The water first started culminating in her eyes after she told me that she had bowel cancer. After I immediately asked how she's doing now she promptly answered me that's it's gone and taken care of now. She later explained they removed part of her bowels along with an 8cm tumor. But the part of her story that touched me the most was when she shared what was the most difficult part of all of it for her - " telling my children." Her eyes welled up with tears and the edges of her skin around her eyes turned red. "I couldn't even bare to tell them on the phone. That was the hardest email I've ever written. It was heartbreaking." My mind immediately went to that moment when I was sitting in the TV room of Tombstone Backpackers in Picton, New Zealand, on a Google Hangout with my mom and brother,while my mom broke the devastating news. She was pretty calm and collected and strong and held herself together while j pinched my face and feelings as hard as I could in order to keep from breaking down in the heaviest, hardest, loudest sobs my body could expel.

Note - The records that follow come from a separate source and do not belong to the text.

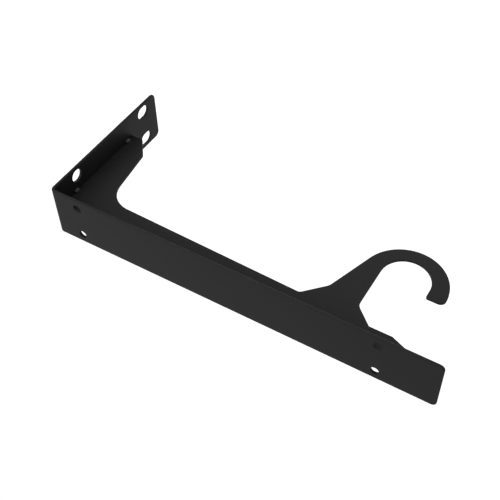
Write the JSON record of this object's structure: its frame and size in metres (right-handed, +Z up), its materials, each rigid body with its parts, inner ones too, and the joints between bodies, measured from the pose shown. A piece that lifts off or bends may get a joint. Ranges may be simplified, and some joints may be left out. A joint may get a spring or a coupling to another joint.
{
  "type": "closet rod bracket",
  "caption": "Black L-shaped shelf bracket with a hook for a closet rod hanging from a plate welded under its arm.",
  "frame": {"origin": "on the wall plane, midway between the upper two wall screws", "axes": "+X out of the wall along the arm, +Y across the width, +Z up, with the shelf on top"},
  "size_m": [0.285, 0.04, 0.12],
  "materials": {
    "strip_coat": "satin black powder coat on steel strip",
    "plate_coat": "satin black powder coat on steel plate",
    "bead_coat": "satin black powder coat pooled over the weld"
  },
  "bodies": {
    "root": {"mounting_strip": "strip_coat", "hook_plate": "plate_coat", "leg_weld_beads": "bead_coat", "arm_weld_beads": "bead_coat"}
  },
  "joints": []
}
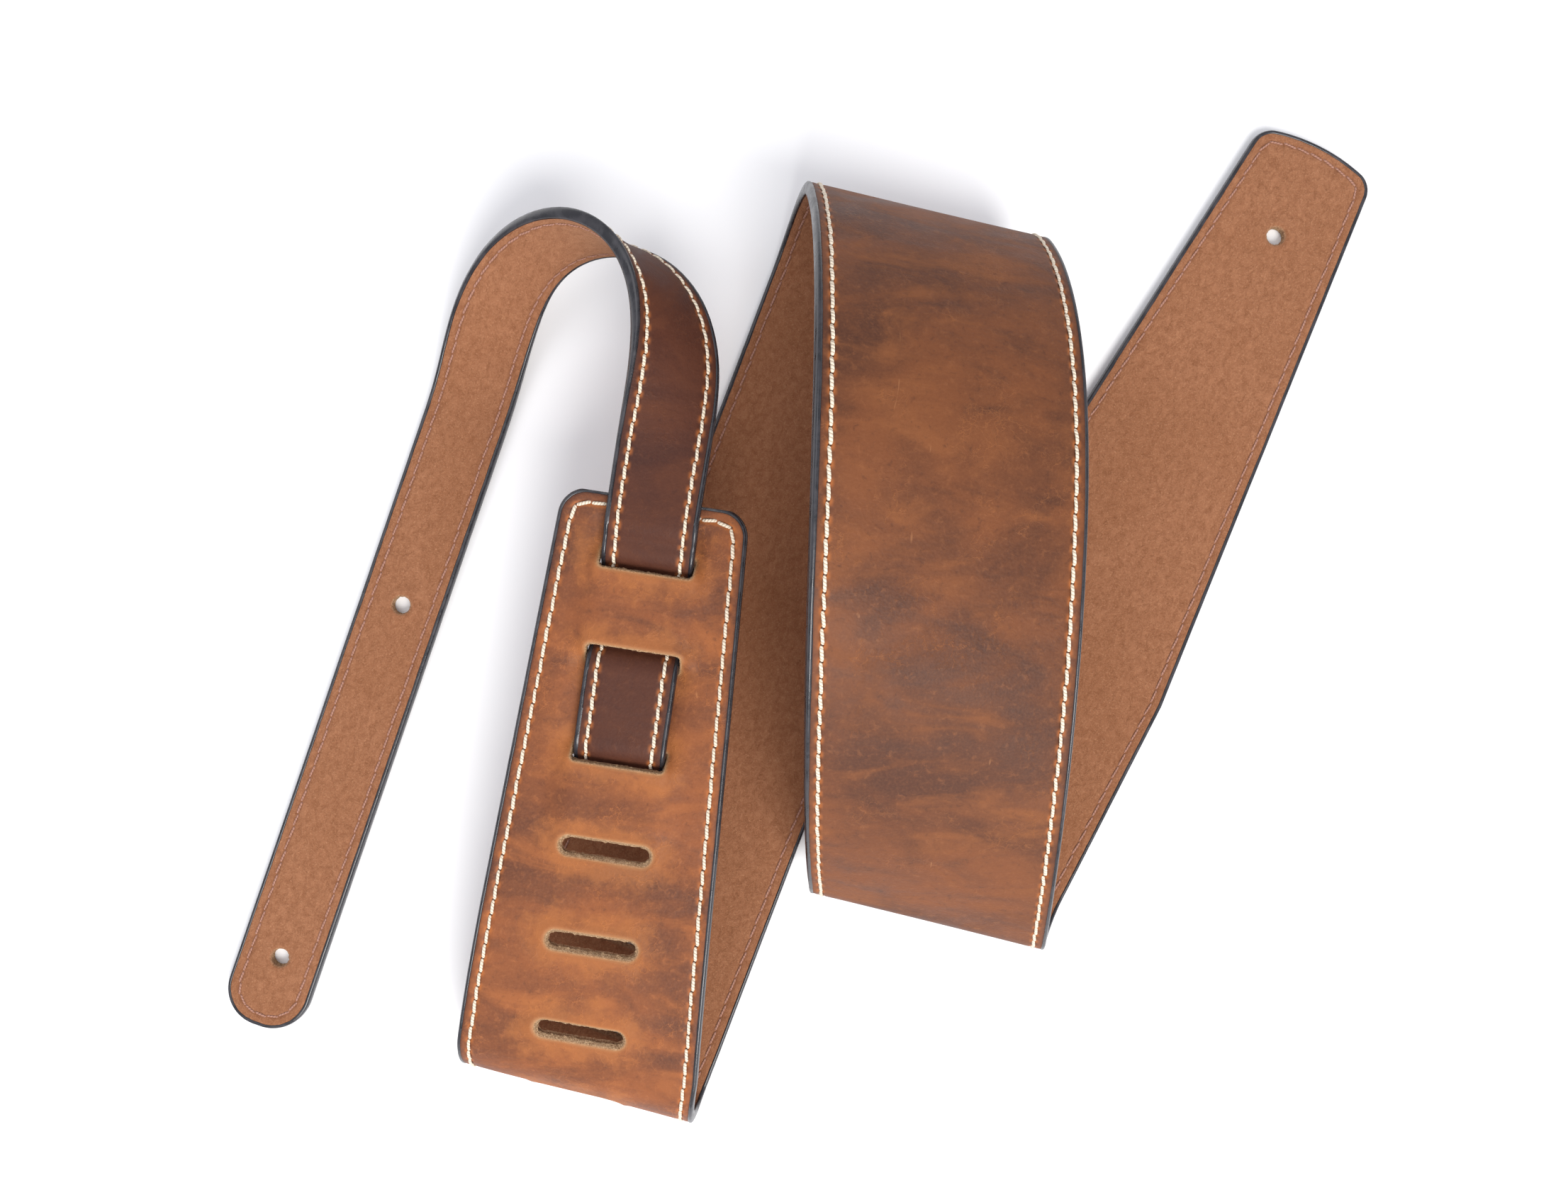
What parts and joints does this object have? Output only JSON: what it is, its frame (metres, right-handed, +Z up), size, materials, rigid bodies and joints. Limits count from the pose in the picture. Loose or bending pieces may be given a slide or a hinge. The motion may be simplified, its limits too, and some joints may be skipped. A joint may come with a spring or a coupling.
{
  "type": "guitar strap",
  "caption": "Two-ply leather guitar strap, suede lined and stitched, with a slotted end, a woven tail that sets its length, and button holes at both ends; stored folded flat.",
  "frame": {"origin": "centre of the bounding box in X and Y, on the surface the strap lies on", "axes": "+Z up; +Y along the slotted end towards its tip, the longer side of the laid strap; +X to the right with the slotted end face up"},
  "size_m": [0.2828, 0.2974, 0.0871],
  "materials": {
    "face_leather": "oiled pull-up leather, satin, with darker patches and lighter creases",
    "suede_lining": "brushed suede, fully matt, mottled nap",
    "edge_paint": "black edge paint, crowned and glossy",
    "top_thread": "waxed cream sewing thread",
    "bobbin_thread": "dull pinkish brown sewing thread"
  },
  "bodies": {
    "strap": {"main_face": "face_leather", "main_lining": "suede_lining", "main_edge_coat": "edge_paint", "main_top_thread": "top_thread", "main_bobbin_thread": "bobbin_thread", "tail_face": "face_leather", "tail_lining": "suede_lining", "tail_edge_coat": "edge_paint", "tail_top_thread": "top_thread", "tail_bobbin_thread": "bobbin_thread"},
    "tongue_end": {"tongue_face": "face_leather", "tongue_lining": "suede_lining", "tongue_edge_coat": "edge_paint", "tongue_top_thread": "top_thread", "tongue_bobbin_thread": "bobbin_thread"},
    "tail_end": {"tail_tip_face": "face_leather", "tail_tip_lining": "suede_lining", "tail_tip_edge_coat": "edge_paint", "tail_tip_top_thread": "top_thread", "tail_tip_bobbin_thread": "bobbin_thread"}
  },
  "joints": [
    {"name": "tongue_lift", "type": "hinge", "parent": "strap", "child": "tongue_end", "pos_m": [0.10598, 0.08424, 0.0032], "axis": [0.9483, -0.3173, 0], "range_deg": [0, 40]},
    {"name": "tail_lift", "type": "hinge", "parent": "strap", "child": "tail_end", "pos_m": [-0.10556, 0.00236, 0.0032], "axis": [-0.9842, 0.1771, 0], "range_deg": [0, 40]}
  ]
}
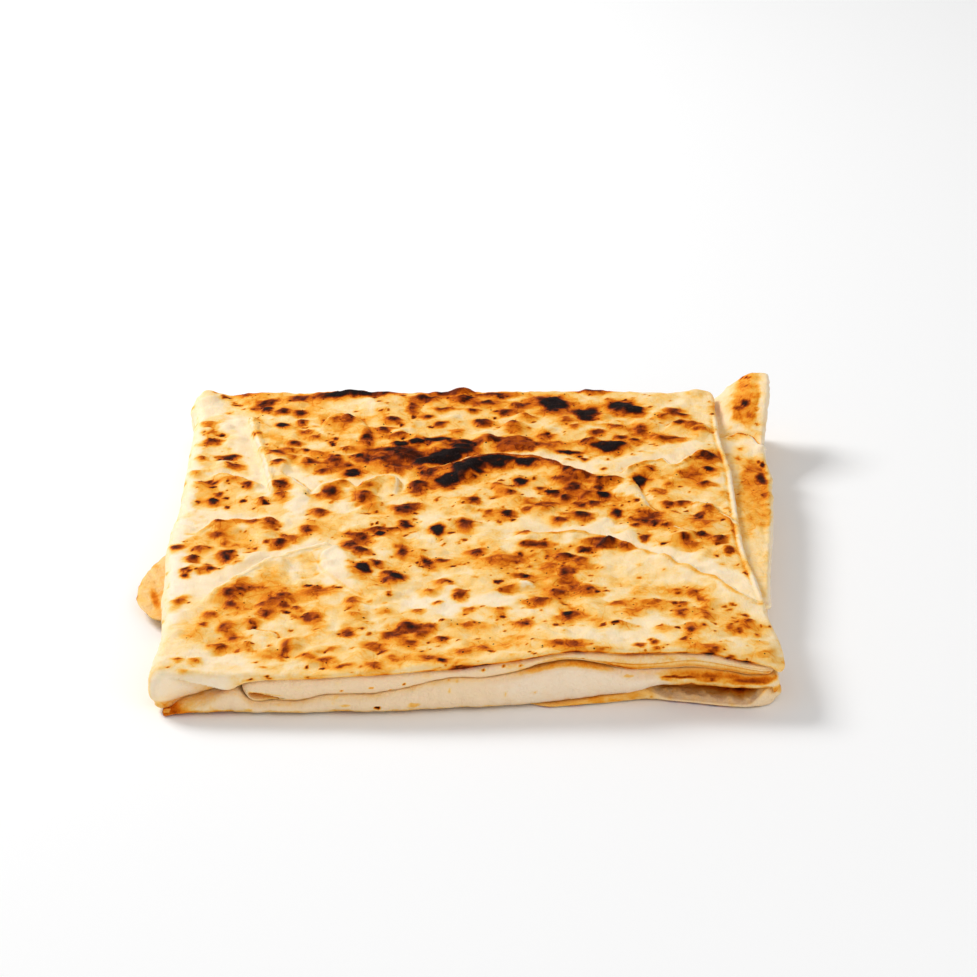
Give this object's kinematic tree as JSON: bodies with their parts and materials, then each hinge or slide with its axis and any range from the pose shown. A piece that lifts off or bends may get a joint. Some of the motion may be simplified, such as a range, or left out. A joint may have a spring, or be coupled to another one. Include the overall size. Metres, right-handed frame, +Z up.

Rosie kept the diagnosis from her children for two weeks. Mom kept it from us in various ways - weeks or months after beginning to get tested. But just a few days after the official diagnosis. Would have been less is I wasn't doing a solo roadtrip around remote coasts on the Norht East side of the South Island.
Rosie told me about how one of her daughters, Tara, refused to listen to her sentiments that everything is fine and that there was nothing the kids could do. That girl hopped on a plane two days later and stayed for a month. And she had a full time job. I expressed my understanding of Tara's actions - "sometimes it harder to be away."

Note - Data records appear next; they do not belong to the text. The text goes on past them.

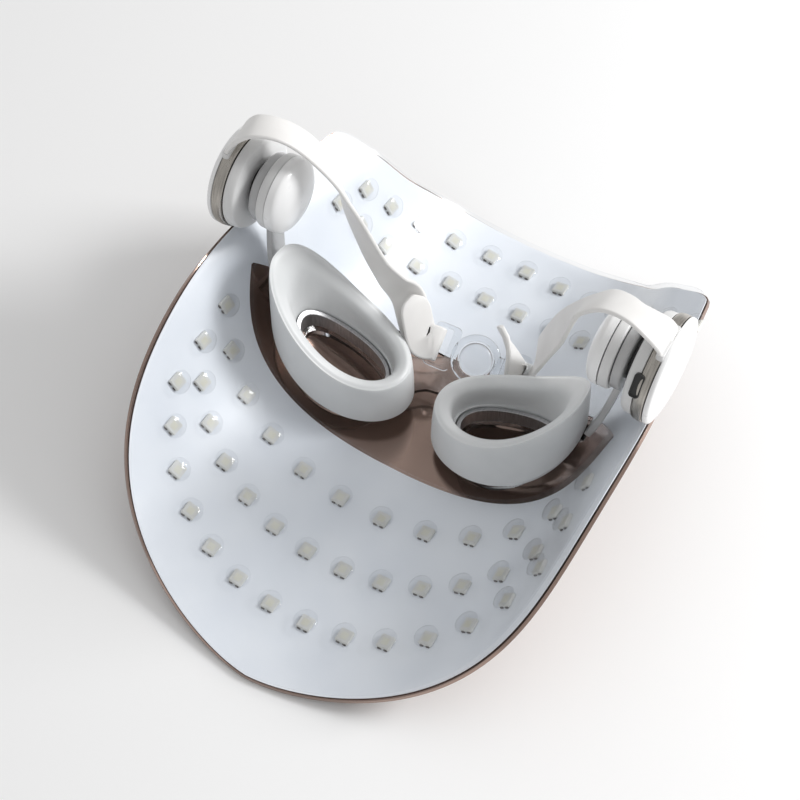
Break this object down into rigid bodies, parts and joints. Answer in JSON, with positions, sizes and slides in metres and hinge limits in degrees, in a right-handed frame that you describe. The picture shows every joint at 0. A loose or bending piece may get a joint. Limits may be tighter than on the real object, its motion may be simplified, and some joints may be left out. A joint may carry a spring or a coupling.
{
  "type": "led face mask",
  "caption": "Curved tinted shield with an LED-lined inner face, a pair of soft eye cups on tilting goggles, round side pods and an adjustable silicone head strap.",
  "frame": {"origin": "below the middle of the bounding box, on the surface that the shield lies on", "axes": "+X towards the side with the charging port, +Y from the chin to the forehead, +Z from the shield towards the wearer"},
  "size_m": [0.168, 0.2084, 0.109],
  "materials": {
    "bronze_tint": "tinted, mirror-coated clear polycarbonate",
    "white_board": "white flexible circuit sheet",
    "clear_plastic": "clear, glossy",
    "led_strip": "off-white chips on a white strip",
    "white_plastic": "white, satin",
    "champagne_metal": "champagne grey metallic",
    "light_grey_plastic": "light grey, satin",
    "steel": "turned",
    "black_plastic": "black",
    "grey_translucent": "translucent grey",
    "battery_wrap": "shrink wrap",
    "green_board": "printed circuit board",
    "silver_trim": "silver plating on plastic",
    "grey_silicone": "soft light grey silicone",
    "white_silicone": "soft warm white silicone"
  },
  "bodies": {
    "shield": {"outer_shell": "bronze_tint", "led_board": "white_board", "inner_liner": "clear_plastic", "led_strip_forehead": "led_strip", "led_strip_brow": "led_strip", "led_strip_cheek": "led_strip", "led_strip_jaw": "led_strip", "led_strip_chin": "led_strip", "pod_face_left": "white_plastic", "pod_rim_left": "champagne_metal", "pod_inner_cap_left": "light_grey_plastic", "pivot_shaft_left": "steel", "friction_washer_left": "black_plastic", "strap_left": "white_silicone", "pod_face_right": "white_plastic", "pod_rim_right": "champagne_metal", "pod_inner_cap_right": "light_grey_plastic", "pivot_shaft_right": "steel", "friction_washer_right": "black_plastic", "strap_right": "white_silicone", "usb_port": "black_plastic", "control_board": "green_board", "button_switch": "black_plastic", "buckle_body": "clear_plastic", "buckle_latch": "clear_plastic"},
    "goggles": {"goggle_frame": "clear_plastic", "eye_cup_left": "grey_silicone", "bezel_ring_left": "silver_trim", "temple_arm_left": "grey_translucent", "inner_pod_base_left": "grey_translucent", "inner_pod_rim_left": "light_grey_plastic", "inner_pod_dome_left": "white_plastic", "battery_cell_left": "battery_wrap", "eye_cup_right": "grey_silicone", "bezel_ring_right": "silver_trim", "temple_arm_right": "grey_translucent", "inner_pod_base_right": "grey_translucent", "inner_pod_rim_right": "light_grey_plastic", "inner_pod_dome_right": "white_plastic", "battery_cell_right": "battery_wrap"},
    "power_key": {"power_button": "silver_trim"},
    "buckle_key": {"buckle_button": "clear_plastic"}
  },
  "joints": [
    {"name": "goggle_tilt", "type": "hinge", "parent": "shield", "child": "goggles", "pos_m": [0, 0.02425, 0.0779], "axis": [-1, 0, 0], "range_deg": [0, 25]},
    {"name": "power_button_press", "type": "slide", "parent": "shield", "child": "power_key", "axis": [1, 0, 0], "range_m": [0, 0.0008], "stiffness_N_per_m": 1000},
    {"name": "buckle_button_press", "type": "slide", "parent": "shield", "child": "buckle_key", "axis": [-0.2851, 0.4791, -0.8302], "range_m": [0, 0.0015], "stiffness_N_per_m": 600}
  ]
}
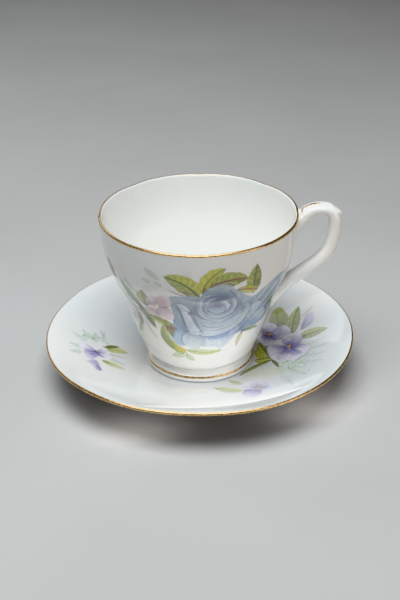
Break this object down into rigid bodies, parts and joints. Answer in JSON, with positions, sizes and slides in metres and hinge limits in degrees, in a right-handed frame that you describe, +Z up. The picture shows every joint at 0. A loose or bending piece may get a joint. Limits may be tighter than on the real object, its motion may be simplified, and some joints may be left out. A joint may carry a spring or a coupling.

We both talked about how it brought us closer to our families and built stronger relationships. She asked about my dad, and after informing her that he had passed away when I was 14, she instantly understood how strong my bond is with my brother. "Oh you two are everything to each other."

"Yes, exactly." I shared my appreciation for his patience, support and not just welcoming me, but insisting I move into his home.

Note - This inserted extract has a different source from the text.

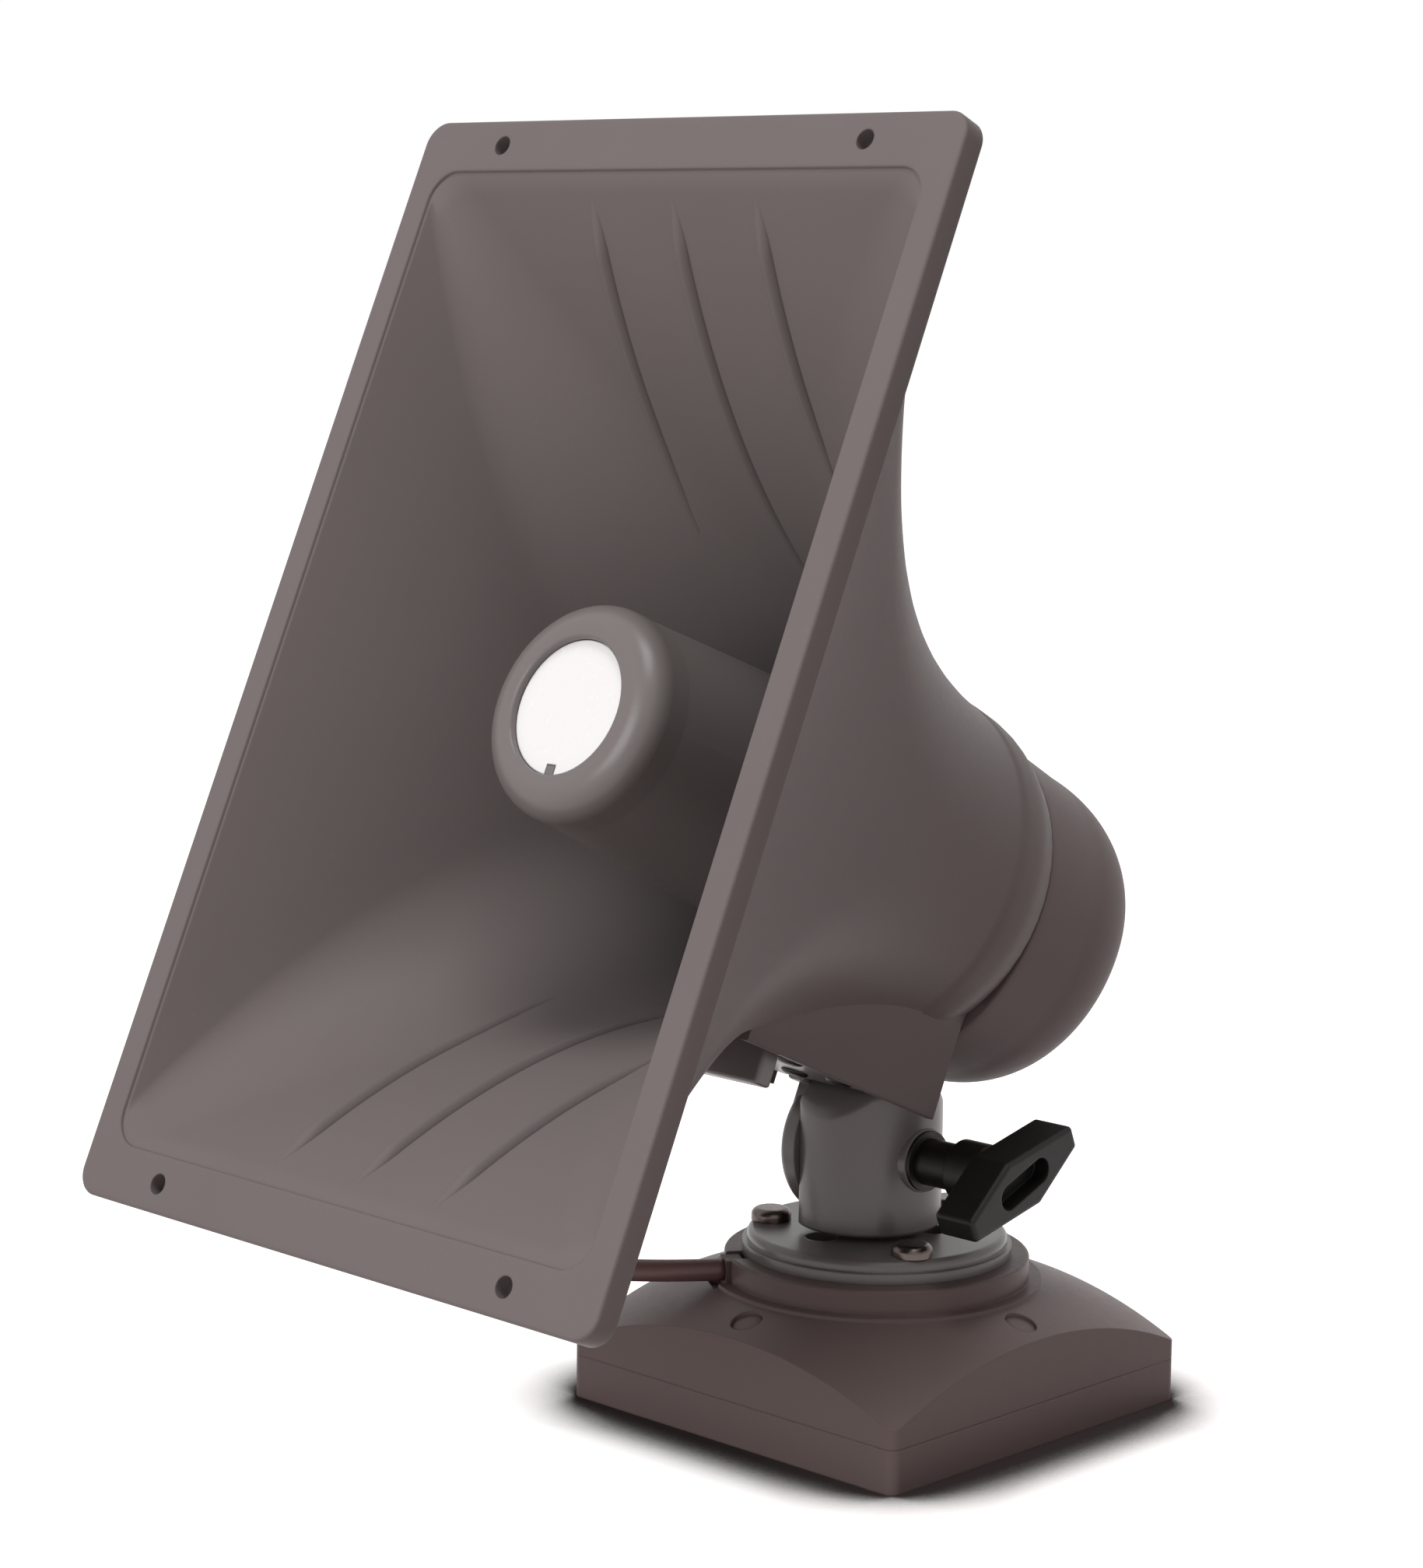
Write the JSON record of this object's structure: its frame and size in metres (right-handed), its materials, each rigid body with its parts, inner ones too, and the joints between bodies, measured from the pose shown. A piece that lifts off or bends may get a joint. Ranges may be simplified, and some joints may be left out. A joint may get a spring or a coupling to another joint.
{
  "type": "paging speaker",
  "caption": "Rectangular re-entrant horn speaker on a swivel neck, with a wing knob and a domed square amplifier base.",
  "frame": {"origin": "centre of the base's flat underside, where it meets the wall box or table", "axes": "+Z from the underside towards the horn, +X along the mouth's short side to the wing knob, the horn faces -Y and up"},
  "size_m": [0.1854, 0.274, 0.3432],
  "materials": {
    "horn_bell": "fine satin moulding, warm grey",
    "reflector": "fine satin moulding, warm grey",
    "label_white": "plain white disc",
    "throat_plastic": "satin moulding, grey",
    "diaphragm_film": "thin amber film",
    "coil_wire": "wound enamelled wire",
    "driver_steel": "zinc plated",
    "magnet": "dark sintered ferrite",
    "rear_shell": "fine satin moulding, warm grey",
    "seal_rubber": "soft black rubber",
    "gland_plastic": "satin grey nylon",
    "mount_paint": "smooth grey paint over cast metal",
    "screw_steel": "bright stainless steel",
    "knob_black": "satin black",
    "base_shell": "fine satin moulding, taupe grey",
    "board_green": "green solder mask",
    "jack_shield": "tinned shield",
    "terminal_green": "green block",
    "capacitor_can": "bright cans",
    "component_black": "black moulded",
    "cable_jacket": "smooth dull jacket"
  },
  "bodies": {
    "base": {"base_tray": "base_shell", "base_cover": "base_shell", "base_gasket": "seal_rubber", "cover_screws": "screw_steel", "circuit_board": "board_green", "board_screws": "screw_steel", "network_jack": "jack_shield", "terminal_block": "terminal_green", "amplifier_chip": "component_black", "filter_capacitors": "capacitor_can", "power_inductor": "component_black", "mount_flange": "mount_paint", "flange_screws": "screw_steel", "cable_bush": "seal_rubber", "speaker_cable": "cable_jacket"},
    "neck": {"lower_knuckle": "mount_paint", "pan_bolt": "screw_steel", "pan_washer": "screw_steel"},
    "head": {"upper_knuckle": "mount_paint", "foot_screws": "screw_steel", "horn_bell": "horn_bell", "reflector_bullet": "reflector", "label_disc": "label_white", "bullet_screw": "screw_steel", "throat_tube": "throat_plastic", "phase_plug": "throat_plastic", "diaphragm": "diaphragm_film", "voice_coil": "coil_wire", "driver_plate": "driver_steel", "driver_magnet": "magnet", "driver_yoke": "driver_steel", "driver_screws": "screw_steel", "rear_gasket": "seal_rubber", "rear_cover": "rear_shell", "rear_screws": "screw_steel", "cable_gland": "gland_plastic"},
    "knob": {"wing_knob": "knob_black", "clamp_bolt": "screw_steel", "clamp_washer": "screw_steel"}
  },
  "joints": [
    {"name": "pan", "type": "hinge", "parent": "base", "child": "neck", "pos_m": [-0.0035, 0, 0.0418], "axis": [0, 0, 1], "range_deg": [-60, 60]},
    {"name": "tilt", "type": "hinge", "parent": "neck", "child": "head", "pos_m": [0, 0, 0.0695], "axis": [-1, 0, 0], "range_deg": [-20, 35], "deforming": ["speaker_cable"]},
    {"name": "knob_turn", "type": "hinge", "parent": "neck", "child": "knob", "pos_m": [0, 0, 0.0695], "axis": [1, 0, 0], "range_deg": [0, 450]}
  ]
}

She assured me how much it meant to my mom that I came home and that every little thing i said and did was greatly appreciated. I knew this already and Mom did express her gratitude very often in our last few weeks together. But, hearing it again from another mom was like heading it again from my own mom's lips.

She told me about her plans for the holidays - all the kids and their families are coming home. This morning, as we said our goodbyes, we also shared a nice long hug - a real hug, the good one's that you can feel and is healing. Her last words to words me will ring in my head for days and months to come: "You'll have bad days. And that's okay. But hopefully you start to get fewer and fewer bad days as time goes on." I knew this already. I've expressed it to others. I accept and embrace it. But, it's so nice to hear it from someone else, who clearly knows what it's like. She's had a lot of death and suffering around her. Not just her own health, but her mom had Alzheimer's, her sister had cancer, she has neighbors and friends who've battled cancer (or their loved one's had) and who've lost children to motorbike accidents and PTSD suicide.
"It's heartbreaking, but it's life." We both agreed on this point. We also both agreed it's interesting and amazing how it changes you and you have to embrace the times when you change. We are not constant beings, we are constantly changing. But all of it makes every moment more meaningful.

I will never forget Rosie. I doubt I'll ever erase the vision of her watery, red eyes and the breathtaking snow capped mountains behind her as we exchanged our stories in the garden. I am forever grateful for her hospitality, time, empathy, love, and of course, those two hugs. I needed those really badly.